I have never read any Kody Keplinger before but, my goodness gracious me, if any of her other books even capture a fraction of the brilliance of this one, she is soon going to become my new favourite author. Well done Kody and thank you so much.
Originally I gave this book 3 stars but after mulling it over for a couple of days changed it to 4 because I think it’s very brave of the author to write this novel when she so easily be attacked by maniac US Christians who will not tolerate any criticism of themselves or their bigoted version of Christianity.
It is so ironic that Biblically Jesus said he was ‘The way,the truth and the life’ because So many Christians will not accept evidence which contradicts the version of the truth they prefer, even if it it proven to be lies. I think this book is very much of its time - the Trumpian and Brexit era of fake news, science denial, false promises and religious charade disguising moral turpitude.

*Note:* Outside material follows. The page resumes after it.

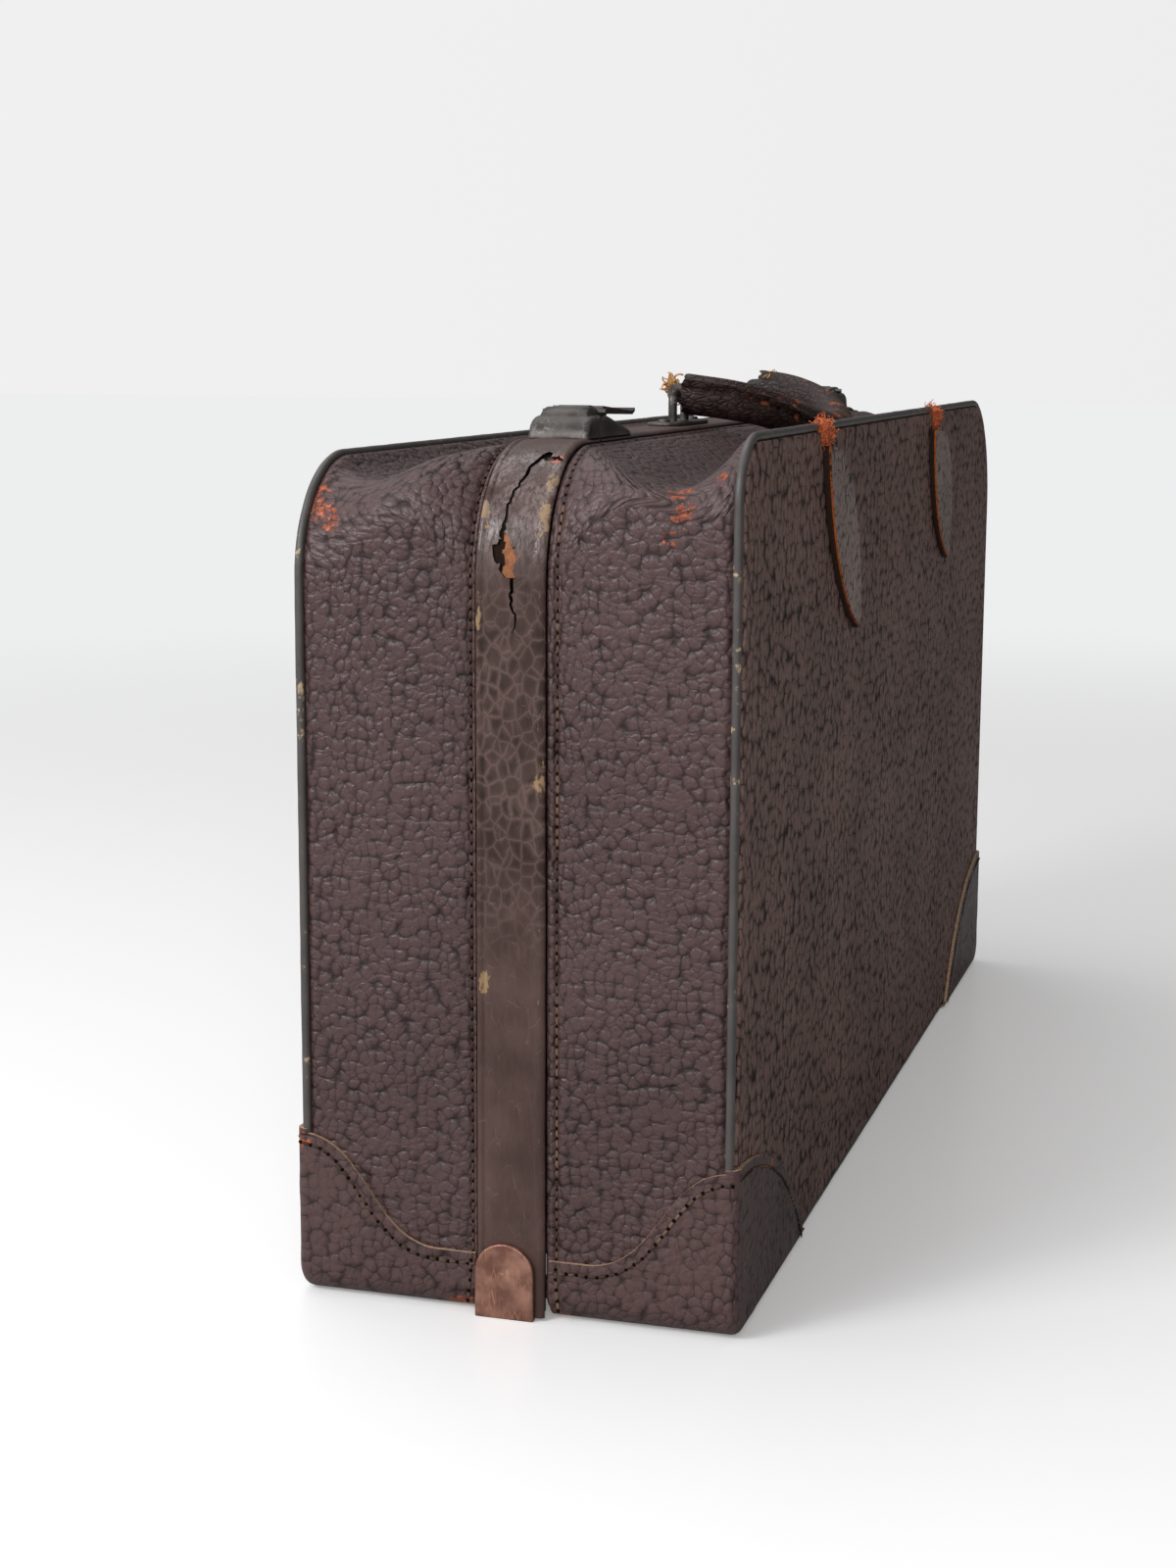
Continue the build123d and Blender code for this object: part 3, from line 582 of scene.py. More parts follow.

Of course it does not just deal with religious fundamentalism in small town America, it also comments on the US’s appalling gun laws, on bullying in schools, the value of truth and the importance of sensitivity to the needs of victims.
There is the little journey into asexuality but I feel this was a diversion put their to assist with a plot and relationship between the androgynous you named Lee and her friend. I think it was unnecessary, trying to get the book to do too much. I liked the structure of the letters but felt that Lee went on about her spiralling thoughts too much, Marian Keyes deals with depression more cleverly in Mystery of Mercy Street as a comparison, but this may be to do with the experience of the writer.
It did make me sufficiently interested in where the author started and where she’s going with her writing to investigate The Duff. It would be more interesting for her to move outside of school and the youthful female voice and see if her writing still works.